The name does seem a bit unfair to me. It's not a particularly millennial thing, it's just what's common in pop music right now. It also doesn't sound like a "whoop" at all to me, which makes the name doubly confusing.

Pop music has always sounded the same, commercial pressure tends to make it formulaic and apealling to the lowest common denominator.

I used to think that main stream success was a sign that the band I was listening to had either lost their originality and were no longer cool. My CD collection used to consist of a lot of 1st, 2nd and occassionally 3rd albums.

As an elder millennial, I agree with your last paragraph, still a funny name for it though.
>The millennial whoop is a melodic pattern alternating between the fifth and third notes in a major scale,..
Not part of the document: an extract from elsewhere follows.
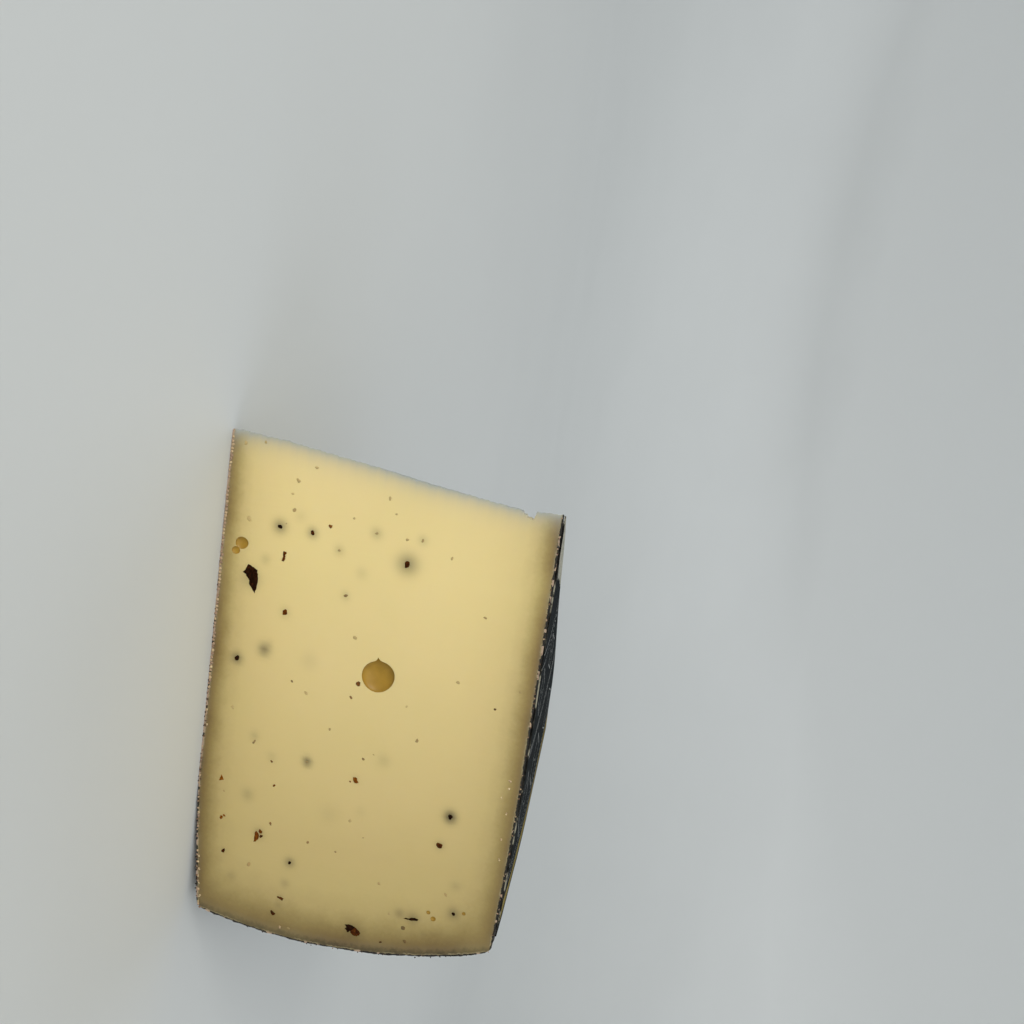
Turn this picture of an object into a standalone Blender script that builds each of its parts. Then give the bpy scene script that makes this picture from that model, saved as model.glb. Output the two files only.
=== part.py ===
"""A cut wedge of semi-soft truffle cheese with its paper label, from a wheel 238 mm across.

Metres, +Z up. The wedge stands on the wheel's flat underside with the label on top. Its shown
cut face looks towards -Y, its tip points to -X and its rind to +X. The origin is on the floor,
under the middle of the wedge's box.
"""
import math
import random

import bmesh
import bpy
from mathutils import Matrix, Vector

MM = 0.001
OBJECT_NAME = "truffle_cheese_wedge"

# The wheel that the wedge was cut from
WHEEL_HEIGHT = 80 * MM
WHEEL_RADIUS = 118.9 * MM
WIDEST_HEIGHT = 32 * MM
SIDE_ARC_RADIUS = 135 * MM
SHOULDER = 2.5 * MM
TOP_FALL = 1.6 * MM
TOP_FALL_FROM = 65 * MM
BASE_RISE = 3.0 * MM
BASE_RISE_FROM = 80 * MM
EDGE_CURVE = 1.35
TURN_STEPS = 104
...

I checked out The Time's Jungle Love and Lady Gaga's Bad Romance (mentioned on that page as examples) to hear what this sounds like...and surprisingly, neither had anything alternating between the third and fifth. (Musician here) Both are in a minor key. Jungle Love has alternating flat 7th up to tonic. Both have tonic up to flat 3rd alternating..Maybe that's what they mean? But nothing like the description. (Hmm although tonic -> flat 3rd and major 3rd -> 5th are both a minor third I guess.)

Example of actual alternating 3rd and 5th in major scale: the first 8 notes of the middle section (bridge) of Somewhere Over The Rainbow - Someday, I wish upon a star..

p.s. Damn you HN! First time I ever saw a Lady Gaga video...

The Wikipedia entry cites "Bad Romance" as an example of this whoop, which is one of the lowest-sung female performances I can recall off the top of my head.
I don't think the whoop is about pitch -- it's about intervals. See https://www.youtube.com/watch?v=MN23lFKfpck
Does Bad Romance even have the millennial whoop?
It does, its just harder to tell. Its right at the beginning and I believe in the chorus as well.